Once back in Alabama, where I was living at the time, I decided to hunker down and figure out the whole submission process, and find a job that left me with the physical ability to do so. Rejections piled up and I started collecting them in that folder. As it seemed more and more futile I said either something gets accepted or I give this up forever. Then it happened. In June 2014 a poem was accepted and I got a taste of what it’s like when someone who doesn’t know me sees value – no matter how small – in my work, and there was no turning back, no matter the growing mountain of rejections.

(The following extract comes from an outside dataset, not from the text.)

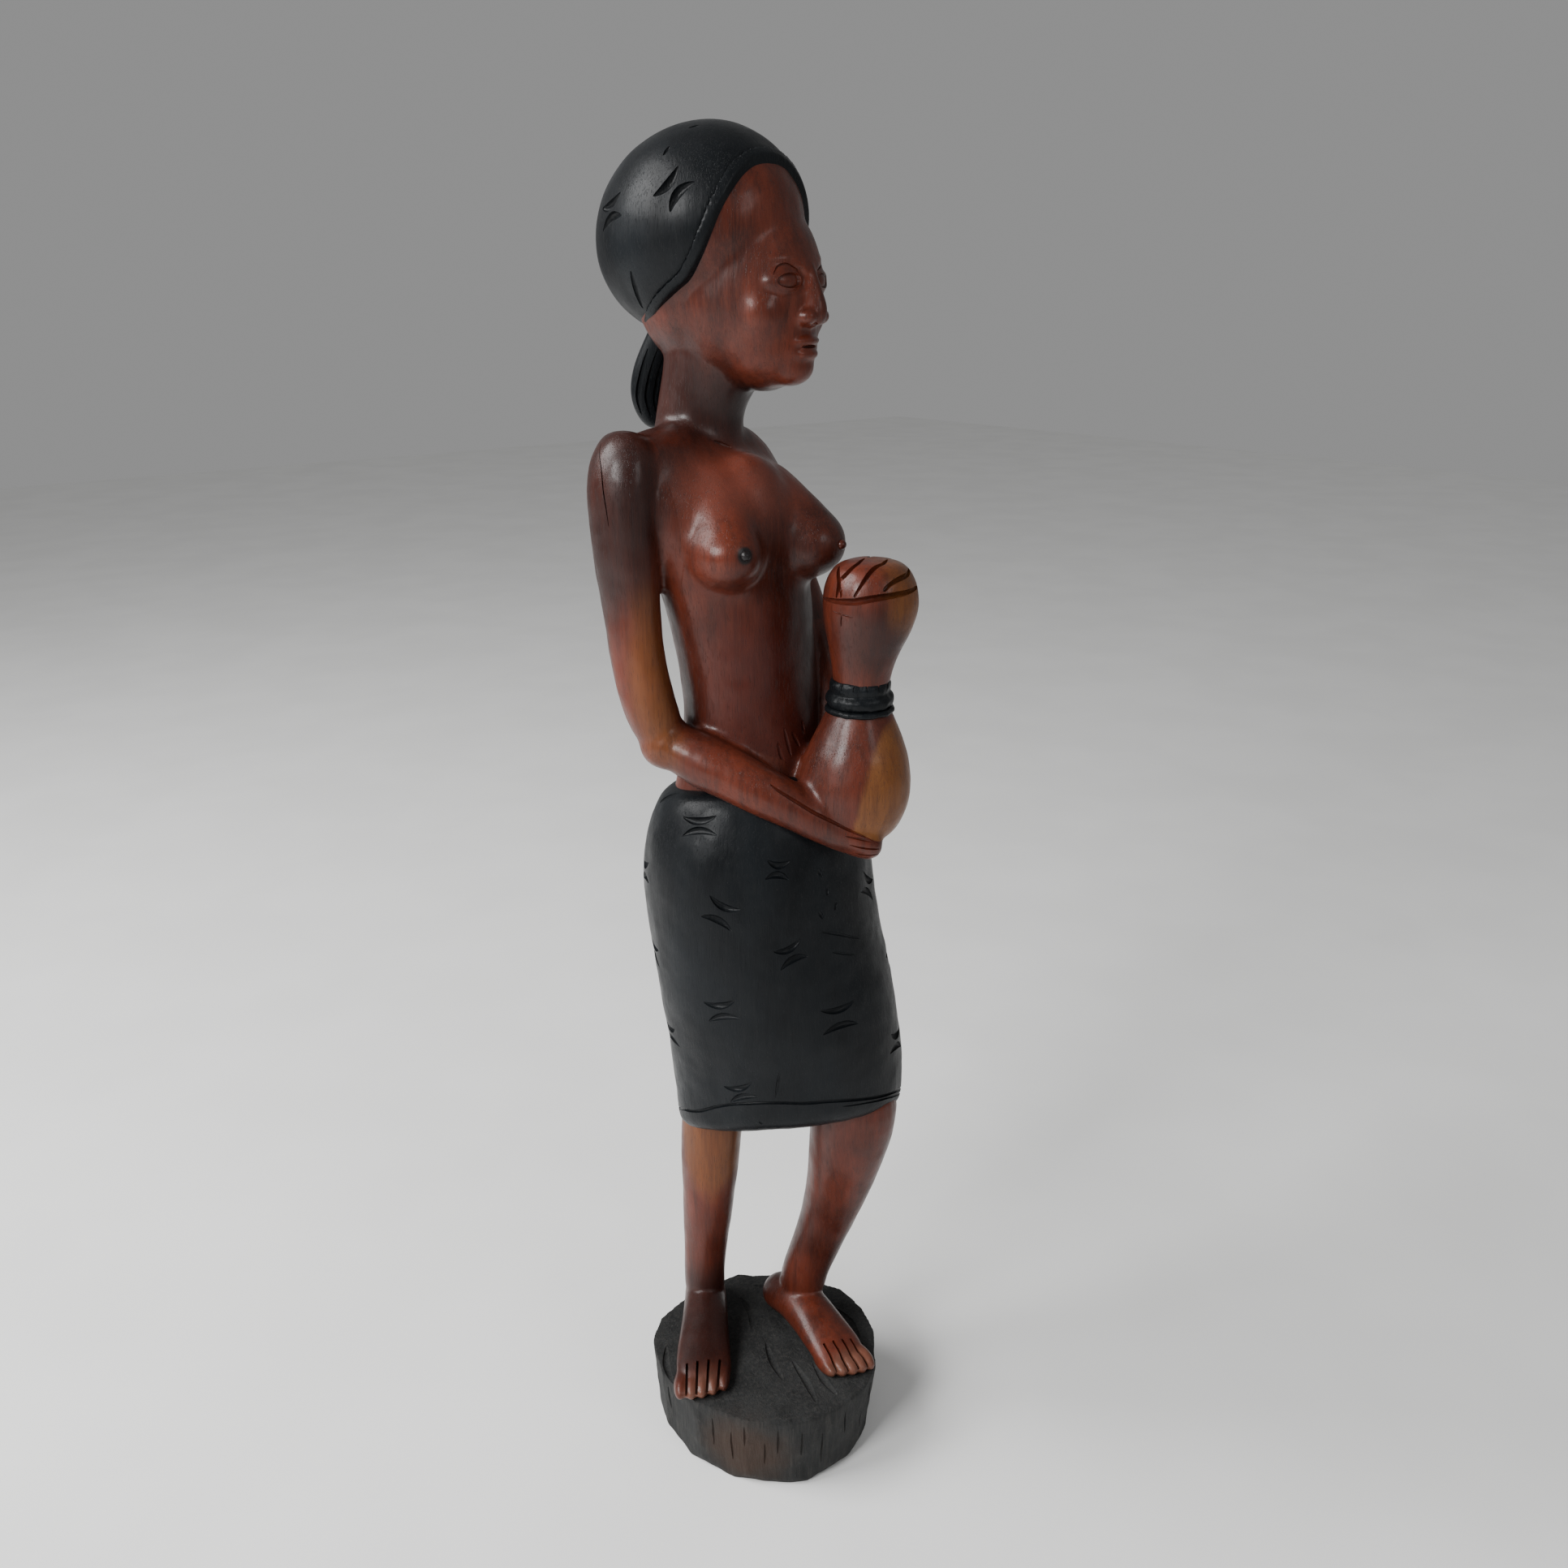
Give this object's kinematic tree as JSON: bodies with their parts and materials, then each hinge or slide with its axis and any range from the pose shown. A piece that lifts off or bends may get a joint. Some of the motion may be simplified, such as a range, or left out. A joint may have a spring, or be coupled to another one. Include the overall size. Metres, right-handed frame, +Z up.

There is a small body of people, surely all creatives in some fashion, who will read this and understand. The rest will scoff and never get it, and for those people I feel truly sorry. To me, most humans do things that are much more bizarre than believing in their own work enough to risk endless rejection. A partial list of these include:

  • Eating food that’s not really food, and drinking liquids that are mostly chemicals, and wondering why they feel like garbage all the time.
  • Worshiping celebrities and the rich, even if they’re terrible people.
  • Watching reality shows that showcase the worst of humanity, helping to line the pockets of the purveyors of such trash so that they can create more trash and continue to get richer and richer while they themselves struggle to survive.
  • Not believing in ourselves and thus allowing ourselves to be stuck in a mundane, nondescript life where we never do anything but consume and have pre-thought thoughts.
  • Spending 7 hours (or more) staring at screens while the beauty of life is constantly unfolding around us.
  • Believing that people who don’t look like us or talk like us somehow don’t suffer like us, or have the same desires we do.
  • Never let our brains properly rest (i.e. allow ourselves to be bored) then wonder why we’re so strung out/anxious/exhausted

And most bizarre of all, and what perhaps explains everything above – we pretend we’re not going to die.

With all that, the question perhaps is: Is it madness to pursue any artwork, investing hours and hours without any guarantee that anyone else will ever give a damn? Absolutely, madness in the most wonderful way possible. Madness that makes the absurdity of life worth it, madness that adds flavor and texture to everything that one does, madness that adds to the fascinating human parade that’s constantly marching on.

I may never get another story accepted, and that’s okay, I’ll keep at it regardless. There is nothing in that, to me, which feels like banging my head against the wall, because success comes in all sorts of hues, and if you think the only way to measure success is the monetary end that comes of something, then you best get some good padding for your walls.